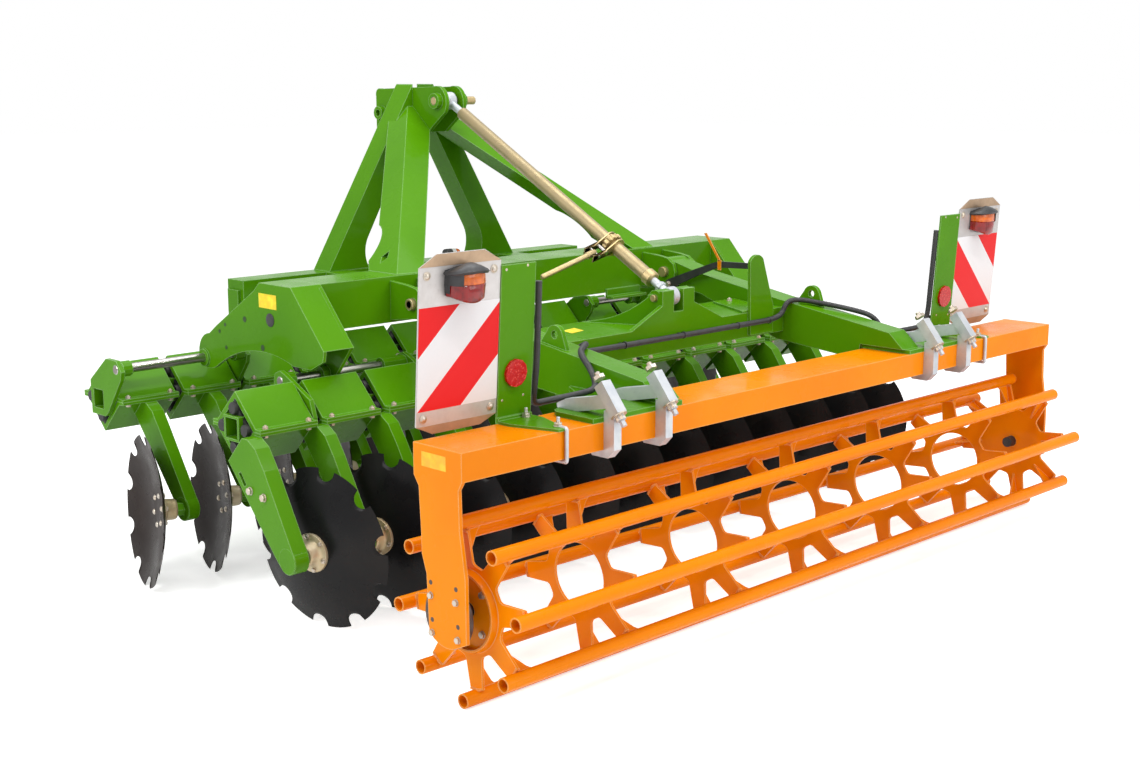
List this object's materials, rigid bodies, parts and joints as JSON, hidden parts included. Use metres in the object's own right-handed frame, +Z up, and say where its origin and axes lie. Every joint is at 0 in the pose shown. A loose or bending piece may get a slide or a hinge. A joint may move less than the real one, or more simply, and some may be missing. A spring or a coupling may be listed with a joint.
{
  "type": "disc harrow",
  "caption": "Three-point mounted compact disc harrow with two rows of notched discs on rubber-held arms, a cage roller on a hinged carrier, a depth spindle and rear lighting boards.",
  "frame": {"origin": "on the ground under the middle of the bounding box", "axes": "+X to the machine's right across the travel, +Y forward in travel, +Z up"},
  "size_m": [3.1242, 2.3082, 1.6378],
  "materials": {
    "green_paint": "gloss",
    "orange_paint": "gloss",
    "galvanised": "satin",
    "hardened_steel": "satin",
    "bright_steel": "satin",
    "yellow_zinc": "satin",
    "rubber": "matte",
    "lamp_lens": "gloss",
    "reflector_red": "gloss",
    "sign_plate": "satin"
  },
  "bodies": {
    "main_frame": {"main_beam": "green_paint", "cheeks": "green_paint", "nose_beam": "green_paint", "tower_legs": "green_paint", "top_bracket": "green_paint", "lower_link_lugs": "green_paint", "pivot_brackets": "green_paint", "frame_pins": "bright_steel", "marker_lamps": "lamp_lens", "nose_posts": "green_paint"},
    "rear_gang": {"rear_gang_tube": "green_paint", "rear_gang_shafts": "bright_steel", "rear_gang_covers": "green_paint", "rear_gang_arms": "green_paint", "rear_gang_rubbers": "rubber"},
    "front_gang": {"front_gang_tube": "green_paint", "front_gang_shafts": "bright_steel", "front_gang_covers": "green_paint", "front_gang_arms": "green_paint", "front_gang_rubbers": "rubber"},
    "roller_carrier": {"carrier_arms": "green_paint", "cross_tube": "green_paint", "eye_pin": "bright_steel", "roller_frame": "orange_paint", "roller_bearings": "orange_paint", "claw_clamps": "galvanised", "board_brackets": "green_paint", "warning_boards": "sign_plate", "tail_lamps": "lamp_lens", "reflectors": "reflector_red", "lamp_conduit": "rubber"},
    "roller": {"roller_cage": "orange_paint"},
    "spindle_sleeve": {"spindle_tube": "yellow_zinc"},
    "spindle_screw": {"spindle_rod": "bright_steel"},
    "rear_disc_01": {"rear_disc_01": "hardened_steel"},
    "rear_disc_02": {"rear_disc_02": "hardened_steel"},
    "rear_disc_03": {"rear_disc_03": "hardened_steel"},
    "rear_disc_04": {"rear_disc_04": "hardened_steel"},
    "rear_disc_05": {"rear_disc_05": "hardened_steel"},
    "rear_disc_06": {"rear_disc_06": "hardened_steel"},
    "rear_disc_07": {"rear_disc_07": "hardened_steel"},
    "rear_disc_08": {"rear_disc_08": "hardened_steel"},
    "rear_disc_09": {"rear_disc_09": "hardened_steel"},
    "rear_disc_10": {"rear_disc_10": "hardened_steel"},
    "rear_disc_11": {"rear_disc_11": "hardened_steel"},
    "rear_disc_12": {"rear_disc_12": "hardened_steel"},
    "front_disc_01": {"front_disc_01": "hardened_steel"},
    "front_disc_02": {"front_disc_02": "hardened_steel"},
    "front_disc_03": {"front_disc_03": "hardened_steel"},
    "front_disc_04": {"front_disc_04": "hardened_steel"},
    "front_disc_05": {"front_disc_05": "hardened_steel"},
    "front_disc_06": {"front_disc_06": "hardened_steel"},
    "front_disc_07": {"front_disc_07": "hardened_steel"},
    "front_disc_08": {"front_disc_08": "hardened_steel"},
    "front_disc_09": {"front_disc_09": "hardened_steel"},
    "front_disc_10": {"front_disc_10": "hardened_steel"},
    "front_disc_11": {"front_disc_11": "hardened_steel"},
    "front_disc_12": {"front_disc_12": "hardened_steel"}
  },
  "joints": [
    {"name": "rear_gang_offset", "type": "slide", "parent": "main_frame", "child": "rear_gang", "axis": [1, 0, 0], "range_m": [-0.15, 0.08]},
    {"name": "front_gang_offset", "type": "slide", "parent": "main_frame", "child": "front_gang", "axis": [1, 0, 0], "range_m": [-0.04, 0.15]},
    {"name": "rear_disc_01_spin", "type": "hinge", "parent": "rear_gang", "child": "rear_disc_01", "pos_m": [-1.3129, -0.14287, 0.25477], "axis": [-0.9772, -0.2077, -0.0436], "continuous": true},
    {"name": "rear_disc_02_spin", "type": "hinge", "parent": "rear_gang", "child": "rear_disc_02", "pos_m": [-1.0629, -0.14287, 0.25477], "axis": [-0.9772, -0.2077, -0.0436], "continuous": true},
    {"name": "rear_disc_03_spin", "type": "hinge", "parent": "rear_gang", "child": "rear_disc_03", "pos_m": [-0.8129, -0.14287, 0.25477], "axis": [-0.9772, -0.2077, -0.0436], "continuous": true},
    {"name": "rear_disc_04_spin", "type": "hinge", "parent": "rear_gang", "child": "rear_disc_04", "pos_m": [-0.5629, -0.14287, 0.25477], "axis": [-0.9772, -0.2077, -0.0436], "continuous": true},
    {"name": "rear_disc_05_spin", "type": "hinge", "parent": "rear_gang", "child": "rear_disc_05", "pos_m": [-0.3129, -0.14287, 0.25477], "axis": [-0.9772, -0.2077, -0.0436], "continuous": true},
    {"name": "rear_disc_06_spin", "type": "hinge", "parent": "rear_gang", "child": "rear_disc_06", "pos_m": [-0.0629, -0.14287, 0.25477], "axis": [-0.9772, -0.2077, -0.0436], "continuous": true},
    {"name": "rear_disc_07_spin", "type": "hinge", "parent": "rear_gang", "child": "rear_disc_07", "pos_m": [0.1871, -0.14287, 0.25477], "axis": [-0.9772, -0.2077, -0.0436], "continuous": true},
    {"name": "rear_disc_08_spin", "type": "hinge", "parent": "rear_gang", "child": "rear_disc_08", "pos_m": [0.4371, -0.14287, 0.25477], "axis": [-0.9772, -0.2077, -0.0436], "continuous": true},
    {"name": "rear_disc_09_spin", "type": "hinge", "parent": "rear_gang", "child": "rear_disc_09", "pos_m": [0.6871, -0.14287, 0.25477], "axis": [-0.9772, -0.2077, -0.0436], "continuous": true},
    {"name": "rear_disc_10_spin", "type": "hinge", "parent": "rear_gang", "child": "rear_disc_10", "pos_m": [0.9371, -0.14287, 0.25477], "axis": [-0.9772, -0.2077, -0.0436], "continuous": true},
    {"name": "rear_disc_11_spin", "type": "hinge", "parent": "rear_gang", "child": "rear_disc_11", "pos_m": [1.1871, -0.14287, 0.25477], "axis": [-0.9772, -0.2077, -0.0436], "continuous": true},
    {"name": "rear_disc_12_spin", "type": "hinge", "parent": "rear_gang", "child": "rear_disc_12", "pos_m": [1.4371, -0.14287, 0.25477], "axis": [-0.9772, -0.2077, -0.0436], "continuous": true},
    {"name": "front_disc_01_spin", "type": "hinge", "parent": "front_gang", "child": "front_disc_01", "pos_m": [-1.4879, 0.60913, 0.25477], "axis": [0.9554, -0.2921, -0.0436], "continuous": true},
    {"name": "front_disc_02_spin", "type": "hinge", "parent": "front_gang", "child": "front_disc_02", "pos_m": [-1.2379, 0.60913, 0.25477], "axis": [0.9554, -0.2921, -0.0436], "continuous": true},
    {"name": "front_disc_03_spin", "type": "hinge", "parent": "front_gang", "child": "front_disc_03", "pos_m": [-0.9879, 0.60913, 0.25477], "axis": [0.9554, -0.2921, -0.0436], "continuous": true},
    {"name": "front_disc_04_spin", "type": "hinge", "parent": "front_gang", "child": "front_disc_04", "pos_m": [-0.7379, 0.60913, 0.25477], "axis": [0.9554, -0.2921, -0.0436], "continuous": true},
    {"name": "front_disc_05_spin", "type": "hinge", "parent": "front_gang", "child": "front_disc_05", "pos_m": [-0.4879, 0.60913, 0.25477], "axis": [0.9554, -0.2921, -0.0436], "continuous": true},
    {"name": "front_disc_06_spin", "type": "hinge", "parent": "front_gang", "child": "front_disc_06", "pos_m": [-0.2379, 0.60913, 0.25477], "axis": [0.9554, -0.2921, -0.0436], "continuous": true},
    {"name": "front_disc_07_spin", "type": "hinge", "parent": "front_gang", "child": "front_disc_07", "pos_m": [0.0121, 0.60913, 0.25477], "axis": [0.9554, -0.2921, -0.0436], "continuous": true},
    {"name": "front_disc_08_spin", "type": "hinge", "parent": "front_gang", "child": "front_disc_08", "pos_m": [0.2621, 0.60913, 0.25477], "axis": [0.9554, -0.2921, -0.0436], "continuous": true},
    {"name": "front_disc_09_spin", "type": "hinge", "parent": "front_gang", "child": "front_disc_09", "pos_m": [0.5121, 0.60913, 0.25477], "axis": [0.9554, -0.2921, -0.0436], "continuous": true},
    {"name": "front_disc_10_spin", "type": "hinge", "parent": "front_gang", "child": "front_disc_10", "pos_m": [0.7621, 0.60913, 0.25477], "axis": [0.9554, -0.2921, -0.0436], "continuous": true},
    {"name": "front_disc_11_spin", "type": "hinge", "parent": "front_gang", "child": "front_disc_11", "pos_m": [1.0121, 0.60913, 0.25477], "axis": [0.9554, -0.2921, -0.0436], "continuous": true},
    {"name": "front_disc_12_spin", "type": "hinge", "parent": "front_gang", "child": "front_disc_12", "pos_m": [1.2621, 0.60913, 0.25477], "axis": [0.9554, -0.2921, -0.0436], "continuous": true},
    {"name": "roller_depth", "type": "hinge", "parent": "main_frame", "child": "roller_carrier", "pos_m": [-0.0179, 0.13413, 0.91677], "axis": [1, 0, 0], "range_deg": [-8, 6]},
    {"name": "roller_spin", "type": "hinge", "parent": "roller_carrier", "child": "roller", "pos_m": [0.0371, -0.89587, 0.25827], "axis": [1, 0, 0], "continuous": true},
    {"name": "spindle_swing", "type": "hinge", "parent": "main_frame", "child": "spindle_sleeve", "pos_m": [-0.0179, 0.75413, 1.57477], "axis": [1, 0, 0], "range_deg": [-2.9, 2.2]},
    {"name": "spindle_length", "type": "slide", "parent": "spindle_sleeve", "child": "spindle_screw", "axis": [0, -0.8726, -0.4885], "range_m": [-0.04, 0.03]}
  ],
  "couplings": [
    {"joint": "spindle_swing", "follows": "roller_depth", "ratio": 0.346},
    {"joint": "spindle_length", "follows": "roller_depth", "m_per_rad": 0.273}
  ]
}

^^^^

[To do]
Reply with the number of lines in the material above that contain "slide", and nothing more.

[Worked answer]
4